Por Luis Rubeo
Muchas y muchos hacen hincapié en recordar el renunciamiento histórico de Evita.
Tal vez sin proponérselo, postergan a un segundo plano el remate de aquella frase inmortal: “Renuncio a los honores, pero no a la lucha”.
Eva nos dejó, precisamente, dos legados insoslayables: haber dejado su propia vida, hasta el último aliento, en la lucha; y la lealtad a las banderas que enarboló Juan Perón. En ese orden, porque Evita llegó al amor y lealtad hacia Perón desde su lucha, y no al revés. Así lo conoció, así decidió acompañarlo hasta el final.
Y eso nos obliga a dar la lucha por nuestras ideas con esa vara bien alta que nos legó la Compañera.

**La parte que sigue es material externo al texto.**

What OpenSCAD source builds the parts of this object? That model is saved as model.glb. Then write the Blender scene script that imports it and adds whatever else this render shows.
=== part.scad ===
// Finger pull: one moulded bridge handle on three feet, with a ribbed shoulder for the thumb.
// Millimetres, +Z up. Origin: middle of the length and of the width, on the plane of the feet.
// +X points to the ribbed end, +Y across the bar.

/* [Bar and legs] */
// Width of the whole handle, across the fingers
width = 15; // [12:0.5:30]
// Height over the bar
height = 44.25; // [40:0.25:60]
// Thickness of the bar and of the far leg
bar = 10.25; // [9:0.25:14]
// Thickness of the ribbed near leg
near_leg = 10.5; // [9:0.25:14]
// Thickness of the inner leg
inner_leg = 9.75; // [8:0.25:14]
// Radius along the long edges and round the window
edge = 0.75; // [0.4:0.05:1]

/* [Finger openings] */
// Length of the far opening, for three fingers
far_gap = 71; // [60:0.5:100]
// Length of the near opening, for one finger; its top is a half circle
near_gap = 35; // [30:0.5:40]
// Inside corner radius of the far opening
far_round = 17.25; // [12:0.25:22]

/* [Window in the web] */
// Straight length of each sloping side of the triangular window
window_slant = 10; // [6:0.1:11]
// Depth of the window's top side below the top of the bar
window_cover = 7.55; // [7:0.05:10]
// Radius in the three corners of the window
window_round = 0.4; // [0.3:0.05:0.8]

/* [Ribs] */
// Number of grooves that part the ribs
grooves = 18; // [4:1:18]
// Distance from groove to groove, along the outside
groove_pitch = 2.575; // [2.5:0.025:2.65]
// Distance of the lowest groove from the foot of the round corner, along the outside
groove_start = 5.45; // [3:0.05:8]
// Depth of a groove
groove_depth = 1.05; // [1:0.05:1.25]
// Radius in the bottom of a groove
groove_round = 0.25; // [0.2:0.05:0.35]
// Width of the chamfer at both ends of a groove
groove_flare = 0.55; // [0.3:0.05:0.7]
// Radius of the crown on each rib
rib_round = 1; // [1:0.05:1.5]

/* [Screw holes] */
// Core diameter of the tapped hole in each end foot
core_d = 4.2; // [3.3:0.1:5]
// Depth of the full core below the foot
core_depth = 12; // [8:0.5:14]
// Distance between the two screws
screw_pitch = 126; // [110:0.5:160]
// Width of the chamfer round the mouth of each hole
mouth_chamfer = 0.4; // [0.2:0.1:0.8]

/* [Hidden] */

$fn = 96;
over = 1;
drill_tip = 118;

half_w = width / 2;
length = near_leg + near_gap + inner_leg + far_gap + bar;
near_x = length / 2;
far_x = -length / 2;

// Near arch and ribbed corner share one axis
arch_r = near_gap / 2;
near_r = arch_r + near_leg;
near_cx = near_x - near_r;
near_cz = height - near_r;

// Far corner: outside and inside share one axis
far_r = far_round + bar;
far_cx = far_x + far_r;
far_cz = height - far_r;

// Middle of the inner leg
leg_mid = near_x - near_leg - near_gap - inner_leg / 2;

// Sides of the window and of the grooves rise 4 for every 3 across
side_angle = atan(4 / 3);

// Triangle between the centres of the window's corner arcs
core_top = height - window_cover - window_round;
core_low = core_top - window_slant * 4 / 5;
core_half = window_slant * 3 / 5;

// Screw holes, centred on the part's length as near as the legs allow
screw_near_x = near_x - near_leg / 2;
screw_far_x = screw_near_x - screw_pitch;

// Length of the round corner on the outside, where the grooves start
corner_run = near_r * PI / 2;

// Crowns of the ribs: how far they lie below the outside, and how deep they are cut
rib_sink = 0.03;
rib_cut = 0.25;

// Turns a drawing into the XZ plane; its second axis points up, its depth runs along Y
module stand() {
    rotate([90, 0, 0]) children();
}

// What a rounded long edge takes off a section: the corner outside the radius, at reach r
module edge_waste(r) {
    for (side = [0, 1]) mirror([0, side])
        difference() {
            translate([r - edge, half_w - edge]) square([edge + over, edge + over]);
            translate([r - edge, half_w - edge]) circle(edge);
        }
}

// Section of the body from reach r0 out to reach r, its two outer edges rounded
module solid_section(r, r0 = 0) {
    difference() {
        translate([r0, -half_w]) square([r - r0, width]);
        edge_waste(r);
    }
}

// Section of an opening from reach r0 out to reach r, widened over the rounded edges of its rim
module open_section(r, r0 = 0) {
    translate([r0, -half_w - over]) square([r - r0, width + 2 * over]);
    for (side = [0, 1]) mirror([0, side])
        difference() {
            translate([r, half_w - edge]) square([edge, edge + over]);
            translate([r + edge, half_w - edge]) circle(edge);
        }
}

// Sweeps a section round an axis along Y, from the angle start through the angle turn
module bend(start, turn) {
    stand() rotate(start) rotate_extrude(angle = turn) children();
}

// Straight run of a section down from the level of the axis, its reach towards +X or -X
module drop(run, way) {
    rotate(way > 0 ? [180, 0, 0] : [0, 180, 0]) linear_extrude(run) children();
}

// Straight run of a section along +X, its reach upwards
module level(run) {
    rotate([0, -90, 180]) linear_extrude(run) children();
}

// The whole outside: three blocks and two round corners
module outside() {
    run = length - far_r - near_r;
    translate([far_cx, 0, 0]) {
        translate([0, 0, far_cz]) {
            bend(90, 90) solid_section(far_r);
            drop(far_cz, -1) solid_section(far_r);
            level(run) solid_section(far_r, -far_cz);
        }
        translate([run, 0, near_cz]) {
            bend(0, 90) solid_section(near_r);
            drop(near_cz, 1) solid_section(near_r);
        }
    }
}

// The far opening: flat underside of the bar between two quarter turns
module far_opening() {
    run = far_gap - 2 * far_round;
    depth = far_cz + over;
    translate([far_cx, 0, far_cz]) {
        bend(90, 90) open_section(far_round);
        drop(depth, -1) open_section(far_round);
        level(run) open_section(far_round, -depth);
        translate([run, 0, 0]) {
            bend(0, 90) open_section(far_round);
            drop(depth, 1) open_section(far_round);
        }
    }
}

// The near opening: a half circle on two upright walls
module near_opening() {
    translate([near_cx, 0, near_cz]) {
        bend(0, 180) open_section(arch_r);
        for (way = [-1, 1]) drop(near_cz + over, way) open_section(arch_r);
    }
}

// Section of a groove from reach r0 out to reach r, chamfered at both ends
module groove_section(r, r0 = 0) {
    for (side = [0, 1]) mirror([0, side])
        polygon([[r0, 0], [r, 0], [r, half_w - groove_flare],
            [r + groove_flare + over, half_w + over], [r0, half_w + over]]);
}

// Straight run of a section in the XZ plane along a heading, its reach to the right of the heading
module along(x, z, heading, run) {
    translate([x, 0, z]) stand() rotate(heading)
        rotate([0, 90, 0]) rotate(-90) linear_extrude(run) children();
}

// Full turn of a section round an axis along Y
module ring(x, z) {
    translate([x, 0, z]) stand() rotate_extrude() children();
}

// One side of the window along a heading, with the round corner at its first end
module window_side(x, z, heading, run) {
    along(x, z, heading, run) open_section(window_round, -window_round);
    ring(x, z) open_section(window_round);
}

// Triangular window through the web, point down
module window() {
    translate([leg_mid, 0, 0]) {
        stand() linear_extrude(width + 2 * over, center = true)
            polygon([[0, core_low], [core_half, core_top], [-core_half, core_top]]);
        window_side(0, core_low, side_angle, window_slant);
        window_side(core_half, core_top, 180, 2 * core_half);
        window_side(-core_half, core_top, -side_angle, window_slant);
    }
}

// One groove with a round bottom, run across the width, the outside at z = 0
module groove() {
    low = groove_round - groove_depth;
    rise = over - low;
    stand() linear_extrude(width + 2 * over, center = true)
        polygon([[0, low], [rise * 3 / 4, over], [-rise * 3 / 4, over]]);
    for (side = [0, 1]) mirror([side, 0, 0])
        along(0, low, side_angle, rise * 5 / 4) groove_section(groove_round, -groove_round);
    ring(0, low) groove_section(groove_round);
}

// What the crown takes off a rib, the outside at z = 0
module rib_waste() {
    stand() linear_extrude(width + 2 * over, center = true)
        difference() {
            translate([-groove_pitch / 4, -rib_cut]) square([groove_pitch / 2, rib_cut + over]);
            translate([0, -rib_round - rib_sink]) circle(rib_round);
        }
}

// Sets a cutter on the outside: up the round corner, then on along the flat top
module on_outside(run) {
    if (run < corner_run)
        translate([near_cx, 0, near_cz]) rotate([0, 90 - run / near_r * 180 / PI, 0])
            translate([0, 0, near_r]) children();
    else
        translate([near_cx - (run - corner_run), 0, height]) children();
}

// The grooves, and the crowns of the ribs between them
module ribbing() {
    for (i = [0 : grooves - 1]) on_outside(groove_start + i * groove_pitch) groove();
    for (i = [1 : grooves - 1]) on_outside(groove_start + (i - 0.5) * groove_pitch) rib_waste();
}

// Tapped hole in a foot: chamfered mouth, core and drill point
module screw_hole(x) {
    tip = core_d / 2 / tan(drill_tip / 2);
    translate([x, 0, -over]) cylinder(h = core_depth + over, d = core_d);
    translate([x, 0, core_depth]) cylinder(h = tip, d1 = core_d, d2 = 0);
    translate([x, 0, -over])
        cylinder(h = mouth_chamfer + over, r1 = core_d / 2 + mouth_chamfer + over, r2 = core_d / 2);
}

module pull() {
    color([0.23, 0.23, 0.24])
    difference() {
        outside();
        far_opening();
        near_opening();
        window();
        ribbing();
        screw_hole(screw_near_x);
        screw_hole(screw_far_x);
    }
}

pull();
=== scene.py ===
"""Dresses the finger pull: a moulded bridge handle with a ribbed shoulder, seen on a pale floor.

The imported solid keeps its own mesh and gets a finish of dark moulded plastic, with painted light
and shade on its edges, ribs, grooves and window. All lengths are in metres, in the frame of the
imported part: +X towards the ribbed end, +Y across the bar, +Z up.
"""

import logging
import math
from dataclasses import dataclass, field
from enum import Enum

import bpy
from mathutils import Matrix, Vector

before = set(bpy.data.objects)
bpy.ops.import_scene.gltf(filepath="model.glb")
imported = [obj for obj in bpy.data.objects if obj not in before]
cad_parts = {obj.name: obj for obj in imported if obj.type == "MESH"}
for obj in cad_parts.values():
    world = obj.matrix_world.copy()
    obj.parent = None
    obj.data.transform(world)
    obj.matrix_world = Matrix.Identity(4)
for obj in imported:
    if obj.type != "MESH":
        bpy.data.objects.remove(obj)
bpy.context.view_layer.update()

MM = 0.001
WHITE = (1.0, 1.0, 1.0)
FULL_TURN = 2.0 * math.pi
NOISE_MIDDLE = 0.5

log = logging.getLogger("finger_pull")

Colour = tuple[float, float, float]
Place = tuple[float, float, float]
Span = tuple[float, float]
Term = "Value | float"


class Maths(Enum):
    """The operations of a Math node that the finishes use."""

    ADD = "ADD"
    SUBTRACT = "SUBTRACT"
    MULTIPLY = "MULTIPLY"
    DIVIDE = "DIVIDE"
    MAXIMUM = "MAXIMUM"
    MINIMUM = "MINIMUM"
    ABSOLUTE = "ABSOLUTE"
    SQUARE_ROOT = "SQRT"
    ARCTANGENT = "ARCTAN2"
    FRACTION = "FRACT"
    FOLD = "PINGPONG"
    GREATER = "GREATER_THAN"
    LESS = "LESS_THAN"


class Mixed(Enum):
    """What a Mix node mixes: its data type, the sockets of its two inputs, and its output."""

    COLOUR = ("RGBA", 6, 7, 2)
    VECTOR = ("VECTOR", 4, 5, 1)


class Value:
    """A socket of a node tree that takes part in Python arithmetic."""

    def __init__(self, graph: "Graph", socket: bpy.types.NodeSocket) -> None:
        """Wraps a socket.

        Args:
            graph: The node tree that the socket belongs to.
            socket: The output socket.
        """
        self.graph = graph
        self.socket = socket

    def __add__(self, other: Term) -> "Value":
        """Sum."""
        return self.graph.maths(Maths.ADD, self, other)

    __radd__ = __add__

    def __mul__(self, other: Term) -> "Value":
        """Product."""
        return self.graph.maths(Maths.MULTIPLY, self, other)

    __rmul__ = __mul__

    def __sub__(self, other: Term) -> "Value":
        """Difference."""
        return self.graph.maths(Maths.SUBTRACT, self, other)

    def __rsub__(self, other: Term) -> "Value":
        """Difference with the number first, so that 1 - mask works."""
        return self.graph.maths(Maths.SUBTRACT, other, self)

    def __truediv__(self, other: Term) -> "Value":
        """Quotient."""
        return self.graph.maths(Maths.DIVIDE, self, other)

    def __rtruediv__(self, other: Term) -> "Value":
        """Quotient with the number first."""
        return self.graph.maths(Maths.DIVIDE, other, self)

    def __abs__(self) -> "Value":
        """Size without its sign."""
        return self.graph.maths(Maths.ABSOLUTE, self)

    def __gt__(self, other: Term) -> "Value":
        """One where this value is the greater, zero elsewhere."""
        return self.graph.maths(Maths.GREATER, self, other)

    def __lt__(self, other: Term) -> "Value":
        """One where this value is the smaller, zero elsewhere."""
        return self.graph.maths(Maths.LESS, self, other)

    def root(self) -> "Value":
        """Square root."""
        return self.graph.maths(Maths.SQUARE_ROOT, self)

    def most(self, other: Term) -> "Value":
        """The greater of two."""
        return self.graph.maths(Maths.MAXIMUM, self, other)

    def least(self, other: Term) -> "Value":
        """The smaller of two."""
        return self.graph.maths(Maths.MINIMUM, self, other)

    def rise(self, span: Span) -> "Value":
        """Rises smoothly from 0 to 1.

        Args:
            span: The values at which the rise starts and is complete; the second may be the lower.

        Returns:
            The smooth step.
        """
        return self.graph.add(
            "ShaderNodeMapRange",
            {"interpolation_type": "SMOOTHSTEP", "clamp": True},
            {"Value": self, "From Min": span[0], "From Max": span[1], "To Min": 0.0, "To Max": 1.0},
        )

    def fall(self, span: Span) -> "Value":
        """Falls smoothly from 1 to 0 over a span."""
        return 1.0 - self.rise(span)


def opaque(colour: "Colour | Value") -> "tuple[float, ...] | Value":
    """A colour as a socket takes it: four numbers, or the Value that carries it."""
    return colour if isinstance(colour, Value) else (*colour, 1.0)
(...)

En el cuento Esa Mujer, de Rodolfo Walsh, en apenas tres líneas de diálogo, yace una de la explicaciones de por qué 66 años después de su paso a la inmortalidad Eva se mantiene en el recuerdo y la pasión de su Pueblo.
Walsh hace hablar a quien era custodio del cuerpo embalsamado de Evita y a su interlocutor, que bien podría ser él mismo:
–Era ella. Esa mujer era ella.
–¿Muy cambiada?
–No, usted no me entiende. Igualita. Parecía que iba a hablar…
Ni la misma muerte se la pudo llevar. Y se quedó entre nosotros, su Pueblo agradecido. Viva, ejemplar, inspiradora, decidió quedarse para siempre.